We are exposed to direct commodity price risk and interest rate risk, both of which may increase in the future. We may incur losses as a result of our forward contract activities and derivative transactions.
We typically own and hold a certain amount of inventory of light products in our business with respect to our wholesale marketing business in west Texas. Depending on our ability to sell such inventory, and the timing in which we do so, we could be exposed to risks related to the volatility of commodity prices in west Texas. Such volatility depends on many factors, including general market conditions and prices, demand for refined products in the west Texas market, the timing of refined product deliveries and downtime at refineries in the surrounding area. In addition, our actual product acquisitions from suppliers versus the amount we nominated to acquire may result in us being effectively long or short with respect to a given product and thus subject to further commodity price risk. This exposure to the volatility of commodity prices could have a material adverse effect on our business, financial condition, results of operations and ability to make quarterly cash distributions to our unitholders.

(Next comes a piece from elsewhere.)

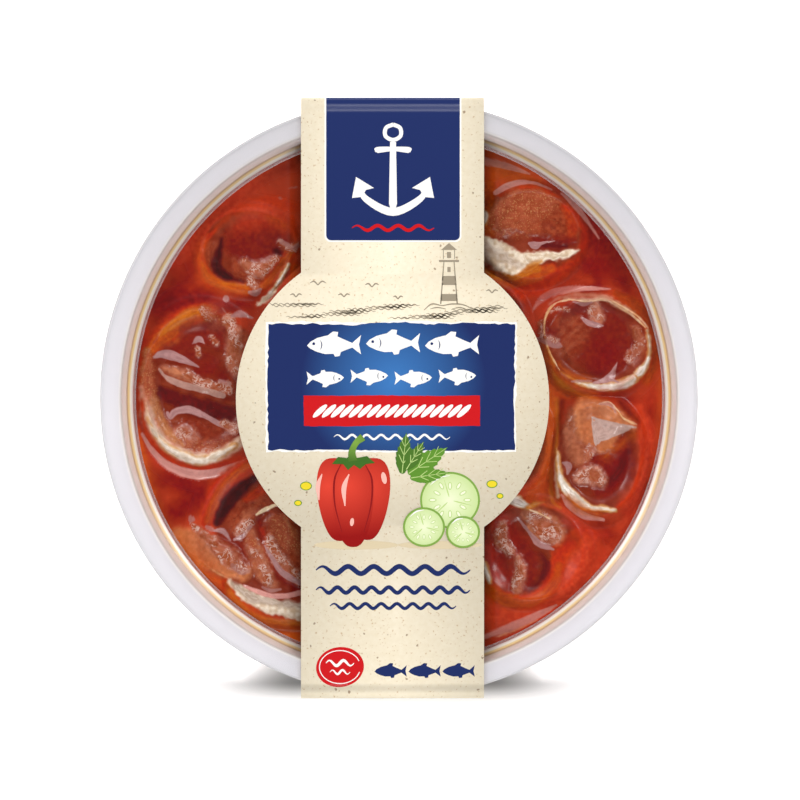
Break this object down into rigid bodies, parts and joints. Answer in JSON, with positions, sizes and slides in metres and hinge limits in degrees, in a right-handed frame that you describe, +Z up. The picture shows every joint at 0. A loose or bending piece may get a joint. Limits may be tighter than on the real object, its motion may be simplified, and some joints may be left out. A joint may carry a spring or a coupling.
{
  "type": "herring rolls in a sleeved tub",
  "caption": "Shut round clear plastic tub of rolled herring fillets in tomato sauce, kashubian style, sealed with clear film and held in a printed cardboard sleeve with a round top panel.",
  "frame": {"origin": "on the sleeve's underside, below the middle of the tub", "axes": "+Z up out of the lid film, with the pack lying flat; +Y along the sleeve's band, towards the end that is at the top of the picture; +X to the right there"},
  "size_m": [0.1296, 0.13, 0.032],
  "materials": {
    "clear_plastic": "satin",
    "clear_film": "gloss",
    "printed_board": "matte",
    "tomato_sauce": "gloss",
    "herring": "gloss"
  },
  "bodies": {
    "root": {"tub": "clear_plastic", "lid_film": "clear_film", "sleeve": "printed_board", "tomato_sauce": "tomato_sauce", "herring_roll_1": "herring", "herring_roll_2": "herring", "herring_roll_3": "herring", "herring_roll_4": "herring", "herring_roll_5": "herring", "herring_roll_6": "herring", "herring_roll_7": "herring", "herring_roll_8": "herring", "herring_roll_9": "herring", "herring_roll_10": "herring", "herring_roll_11": "herring", "herring_roll_12": "herring", "herring_roll_13": "herring"}
  },
  "joints": []
}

To partially mitigate the risk of various financial exposures inherent in our business, including commodity price risk and interest rate risk on our floating rate debt, we selectively use derivative financial instruments, such as fuel-related derivative transactions, and may use interest rate swaps and interest rate cap agreements. In connection with such derivative transactions, we may be required to make payments to maintain margin accounts and to settle the contracts at their value in accordance with their terms and upon termination. The maintenance of required margin accounts, and the settlement of derivative contracts, could cause us to suffer losses or limit gains. In particular, derivative transactions could expose us to the risk of financial loss upon unexpected or unusual variations in the sales prices of wholesale gasoline and diesel relative to the derivative instrument. We cannot assure you that the strategies underlying these transactions will be successful. If any of the instruments we utilize to manage our exposure to various types of risk is not effective, we may incur losses.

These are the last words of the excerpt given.